22.  On 10 January 1993 the istanbul State Security Court (istanbul

Devlet Güvenlik Mahkemesi) ordered the seizure of this edition of the

review on the ground that, allegedly, it disseminated propaganda

against the indivisibility of the State.

23.  In an indictment dated 28 January 1993 the Public Prosecutor at

the istanbul State Security Court charged the applicant, as the owner

of the periodical, with disseminating propaganda against the

indivisibility of the State. The charges were brought under Article 8

of the Anti-Terror Law on account of the publication of the above news

commentary, which concerned, inter alia, the activities of the P.K.K.
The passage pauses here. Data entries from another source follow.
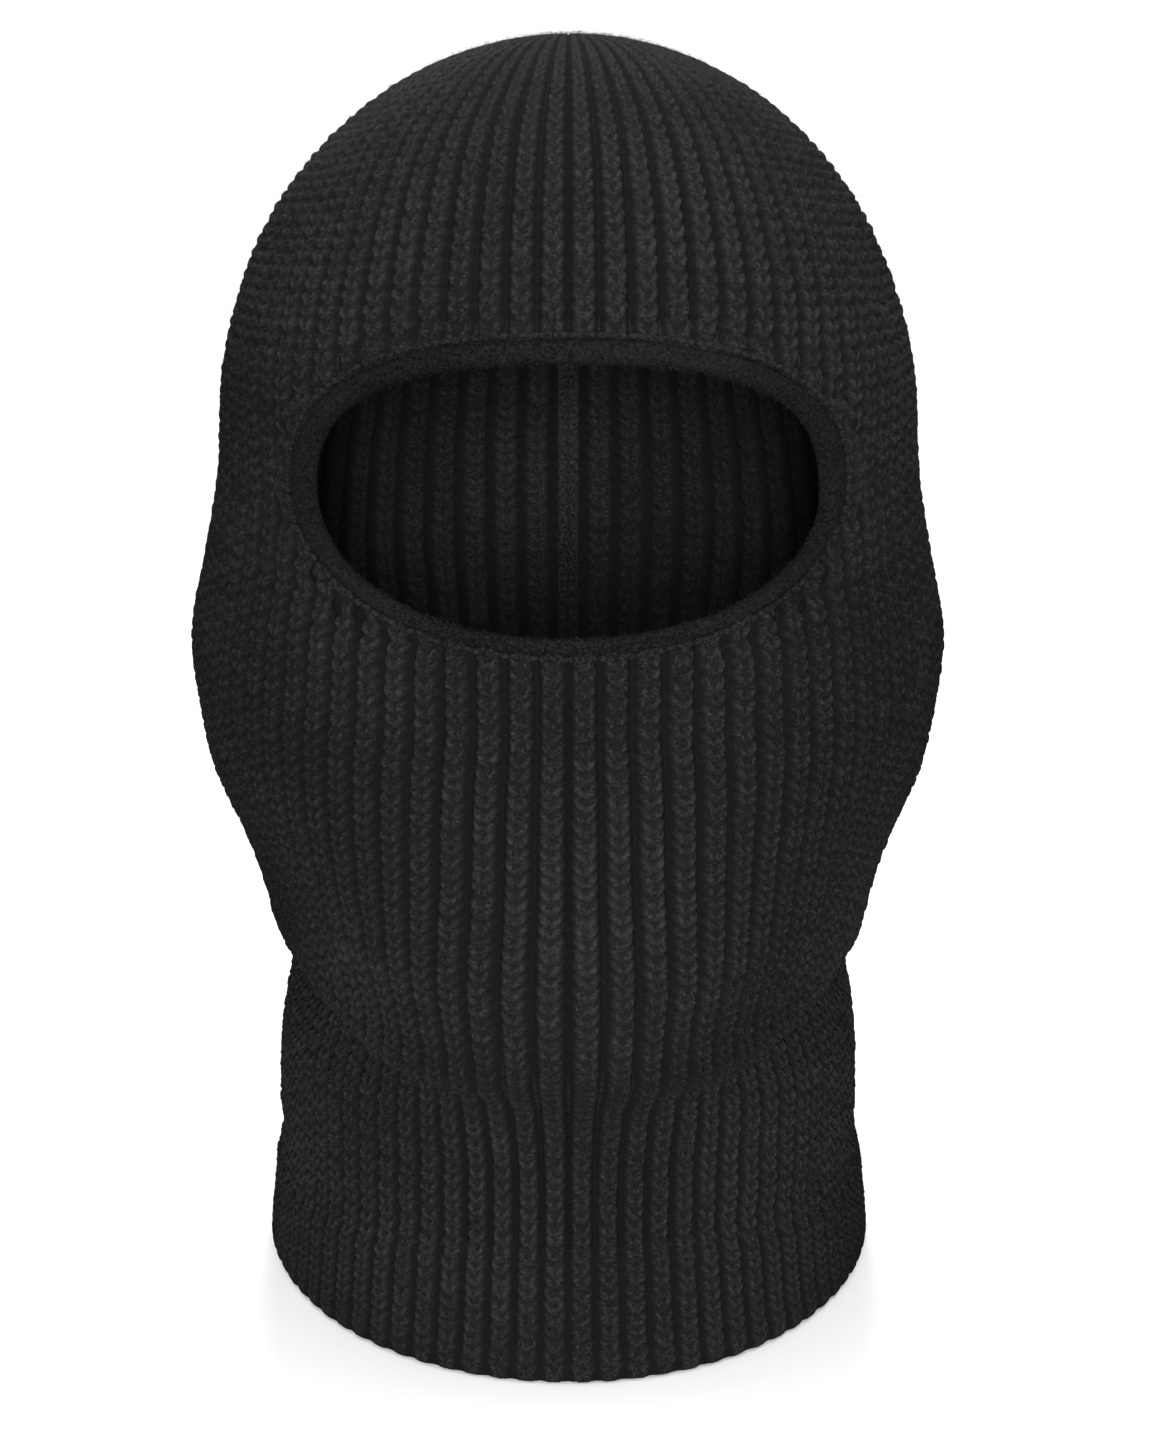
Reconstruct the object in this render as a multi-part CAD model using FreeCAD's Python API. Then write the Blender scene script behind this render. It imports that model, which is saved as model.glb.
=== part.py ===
"""One-hole rib-knit balaclava in the shape it has when worn, in millimetres.

The wearer faces -Y, +Z is up and +X is the wearer's left.  Everything is laid out by
its height above the hem and moved down by EYE_HEIGHT at the end, so that the origin
is the middle of the head at the level of the eyes.
"""
import FreeCAD, Part
import math
import os

from FreeCAD import Vector

# ---- driving dimensions: the worn outline -------------------------------------------
EYE_HEIGHT = 211.0      # middle of the eye opening above the hem
DOME_HEIGHT = 92.0      # eye level to the top of the crown
DOME_HALF_WIDTH = 83.5
DOME_FRONT = 111.0      # eye level, from the head's middle to the brow
DOME_BACK = 108.0
GATHER_BACK = 25.0      # the crown is drawn together this far behind its top
GATHER_RADIUS = 4.8     # flat ring of drawn loops that the ribs end on
DRAW_HOLE_RADIUS = 3.7  # hole left inside the drawn loops, for the yarn

# height above the hem, half width, depth to the front, depth to the back,
# narrowing towards the front, roundness of the corners (2 is an ellipse)
LEVELS = (
    (0.0, 76.0, 84.0, 80.0, 0.06, 2.0),       # hem
    (26.0, 74.5, 82.0, 73.0, 0.05, 2.0),
    (50.0, 73.0, 80.0, 70.0, 0.05, 2.05),     # neck
    (64.0, 72.2, 83.5, 70.0, 0.09, 2.1),
    (75.0, 71.5, 94.0, 71.0, 0.20, 2.1),      # underside of the jaw
    (86.0, 71.5, 106.0, 73.0, 0.27, 2.1),
    (98.0, 75.0, 111.0, 77.0, 0.27, 2.15),    # chin
    (114.0, 81.0, 112.0, 84.0, 0.25, 2.15),
    (136.0, 89.2, 114.0, 95.0, 0.20, 2.15),
    (160.0, 91.5, 118.0, 104.0, 0.14, 2.15),  # over the ears
    (180.0, 88.0, 119.0, 108.0, 0.09, 2.1),   # over the tip of the nose
)
TAPER_POWER = 1.3       # how late the narrowing towards the front sets in
RING_POINTS = 24        # points round each cross-section
LOWER_RINGS = 27        # cross-sections from the hem to eye level
DOME_RINGS = 7          # cross-sections between eye level and the gather

# ---- driving dimensions: fabric -----------------------------------------------------
KNIT = 4.2              # thickness of the stretched rib
HEM_HEIGHT = 31.0       # turned hem, two layers
HEM_PROUD = 0.8         # the turned hem stands out from the neck
NECK_TOP = 75.0         # where the neck tube runs into the jaw
HOOD_TOP = 254.0        # where the hood runs into the crown
CLEAR = 0.15            # between soft pieces of the same body

# ---- driving dimensions: eye opening ------------------------------------------------
EYE_HALF_WIDTH = 57.5
EYE_ABOVE = 33.0        # opening above eye level, at the middle
EYE_BELOW = 22.5
EYE_ROUND_ABOVE = 2.35  # roundness of the outline, 2 is an ellipse
EYE_ROUND_BELOW = 2.15
EYE_POINTS = 48
BAND_WIDTH = 6.0        # folded trim round the opening
BAND_PROUD = 0.7        # the trim is a little thicker than the knit, on both sides
LINK_WIDTH = 1.0        # linking stitches between the trim and the hood
LINK_DEPTH = 1.6
TACK_LENGTH = 9.0       # overlap where the two ends of the trim are joined
TACK_DEPTH = 1.0

# ---- driving dimensions: seams and small pieces -------------------------------------
SEAM_HALF_WIDTH = 3.2   # centre back seam allowance, inside
SEAM_DEPTH = 2.4
SEAM_LOW = 33.0
SEAM_HIGH = 286.0
THREAD = 0.9            # sewing thread, as a strip
YARN_RADIUS = 1.1
KNOT_RADIUS = 2.6
TAIL_LENGTH = 14.0
LABEL_WIDTH = 30.0
LABEL_LENGTH = 38.0
LABEL_THICK = 0.8       # two layers, folded at the bottom
LABEL_TOP = 73.0        # the hinge line, under the margin that is sewn to the seam
LABEL_MARGIN = 5.0
LABEL_STITCHES = 6
STITCH = 0.5            # how far a stitch stands out from the margin

EYE_LEVEL = (EYE_HEIGHT, DOME_HALF_WIDTH, DOME_FRONT, DOME_BACK, 0.03, 2.0)
BIG = 400.0
NODES = {}
FILLED = {}


def power(value, exponent):
    return math.copysign(abs(value) ** exponent, value)


# ---- the worn outline as a stack of rings -------------------------------------------
def slope_at(levels, k, column):
    """Slope of one column at level k that never makes the curve overshoot."""
    if k == 0 or k == len(levels) - 1:
        return 0.0
    below, here, above = levels[k - 1], levels[k], levels[k + 1]
    low = (here[column] - below[column]) / (here[0] - below[0])
    high = (above[column] - here[column]) / (above[0] - here[0])
    if low * high <= 0:
        return 0.0
    return 2 * low * high / (low + high)


def level_at(height):
    """The outline's measures at any height up to eye level, on smooth curves."""
    levels = LEVELS + (EYE_LEVEL,)
    k = 0
    while k < len(levels) - 2 and height > levels[k + 1][0]:
        k += 1
    span = levels[k + 1][0] - levels[k][0]
    t = (height - levels[k][0]) / span
    measures = [height]
    for column in range(1, len(levels[k])):
        start, end = levels[k][column], levels[k + 1][column]
        leaving = slope_at(levels, k, column) * span
        arriving = slope_at(levels, k + 1, column) * span
        value = (
            start * (1 - t) ** 2 * (1 + 2 * t)
            + leaving * t * (1 - t) ** 2
            + end * t ** 2 * (3 - 2 * t)
            + arriving * t ** 2 * (t - 1)
        )
        measures.append(value)
    return measures


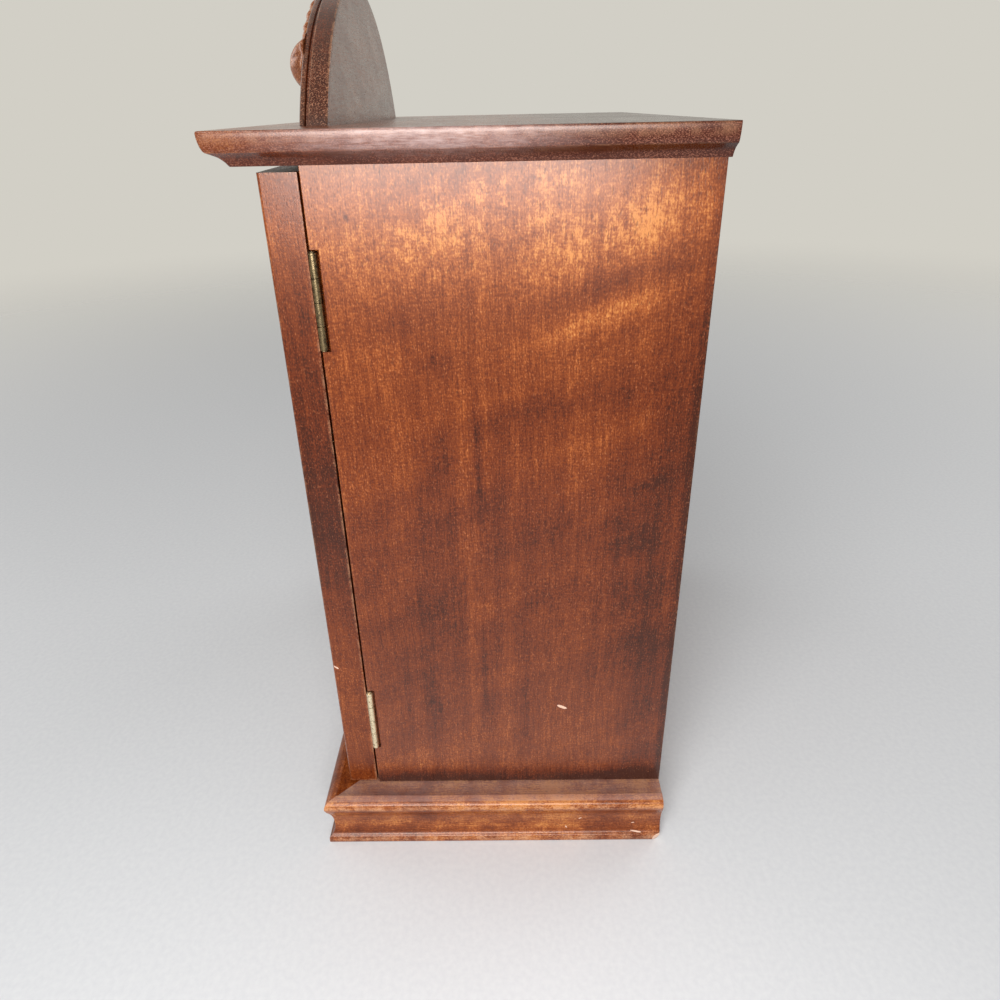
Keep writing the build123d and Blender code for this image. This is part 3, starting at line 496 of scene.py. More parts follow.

(Kurdistan Workers' Party - a terrorist organisation).

24.  In the proceedings before the State Security Court, the applicant

denied the charges. He pleaded that the commentary on which the charges

were based in fact criticised the activities of the P.K.K.. As regards

his freedom of expression, he invoked Article 10 of the Convention and

referred to the case-law of the Commission and the Court. He stated

that pluralism of opinions, including those opinions which shock or

offend, is essential in a democratic society. He argued that the

provisions of Article 8 of the Anti-Terror Law restrict the right to

freedom of expression in contravention of the Turkish Constitution and

the criteria laid down by the case-law of the Commission and the Court.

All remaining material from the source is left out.